### DATASET RECORDS
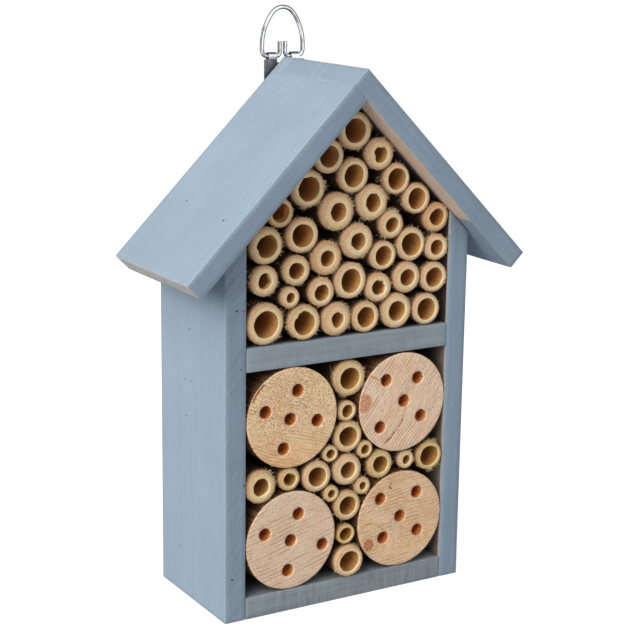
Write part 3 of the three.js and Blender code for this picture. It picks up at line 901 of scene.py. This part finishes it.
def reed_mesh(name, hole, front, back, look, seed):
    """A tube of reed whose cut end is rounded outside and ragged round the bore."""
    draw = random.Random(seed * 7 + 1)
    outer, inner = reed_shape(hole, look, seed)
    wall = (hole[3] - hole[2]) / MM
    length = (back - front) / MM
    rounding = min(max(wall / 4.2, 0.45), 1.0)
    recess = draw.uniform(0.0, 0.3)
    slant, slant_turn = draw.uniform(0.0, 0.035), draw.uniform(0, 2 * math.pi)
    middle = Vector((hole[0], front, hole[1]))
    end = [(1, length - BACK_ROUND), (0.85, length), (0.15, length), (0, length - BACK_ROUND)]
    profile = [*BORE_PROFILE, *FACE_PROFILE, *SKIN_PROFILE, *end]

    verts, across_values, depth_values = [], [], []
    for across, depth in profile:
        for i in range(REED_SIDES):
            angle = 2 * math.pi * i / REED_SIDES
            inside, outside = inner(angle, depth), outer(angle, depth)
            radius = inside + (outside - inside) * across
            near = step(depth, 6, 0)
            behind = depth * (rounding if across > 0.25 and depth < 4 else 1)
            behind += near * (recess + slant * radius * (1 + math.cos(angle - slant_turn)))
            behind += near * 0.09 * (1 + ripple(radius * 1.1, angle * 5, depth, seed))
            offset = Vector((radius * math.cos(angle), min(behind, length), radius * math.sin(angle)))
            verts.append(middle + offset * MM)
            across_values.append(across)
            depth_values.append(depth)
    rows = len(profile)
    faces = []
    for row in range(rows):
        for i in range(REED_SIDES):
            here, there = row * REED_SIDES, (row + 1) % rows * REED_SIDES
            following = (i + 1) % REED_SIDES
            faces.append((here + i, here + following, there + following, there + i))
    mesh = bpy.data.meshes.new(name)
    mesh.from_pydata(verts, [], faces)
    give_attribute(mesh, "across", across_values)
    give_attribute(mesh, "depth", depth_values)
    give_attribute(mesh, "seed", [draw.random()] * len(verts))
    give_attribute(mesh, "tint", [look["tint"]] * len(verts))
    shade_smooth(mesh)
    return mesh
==
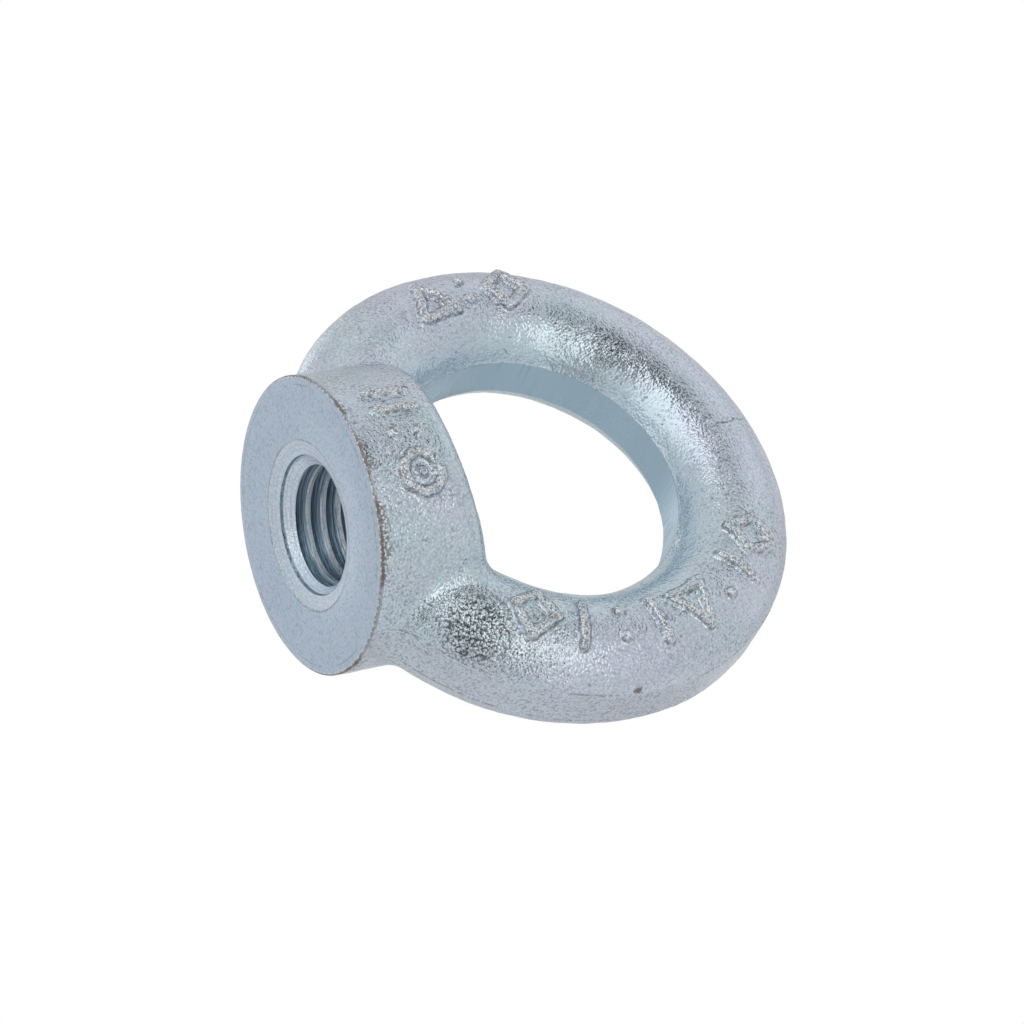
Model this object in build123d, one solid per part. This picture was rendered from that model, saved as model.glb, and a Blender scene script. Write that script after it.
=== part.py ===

### WORK REQUIRED
Going down the listing above, begin printing at the line with "Write part 3" and finish with the line with "profile = [*BORE_PROFILE, *FACE_PROFILE, *SKIN_PROFILE, *end]", exactly as they appear.

### FINAL RESULT
Write part 3 of the three.js and Blender code for this picture. It picks up at line 901 of scene.py. This part finishes it.
def reed_mesh(name, hole, front, back, look, seed):
    """A tube of reed whose cut end is rounded outside and ragged round the bore."""
    draw = random.Random(seed * 7 + 1)
    outer, inner = reed_shape(hole, look, seed)
    wall = (hole[3] - hole[2]) / MM
    length = (back - front) / MM
    rounding = min(max(wall / 4.2, 0.45), 1.0)
    recess = draw.uniform(0.0, 0.3)
    slant, slant_turn = draw.uniform(0.0, 0.035), draw.uniform(0, 2 * math.pi)
    middle = Vector((hole[0], front, hole[1]))
    end = [(1, length - BACK_ROUND), (0.85, length), (0.15, length), (0, length - BACK_ROUND)]
    profile = [*BORE_PROFILE, *FACE_PROFILE, *SKIN_PROFILE, *end]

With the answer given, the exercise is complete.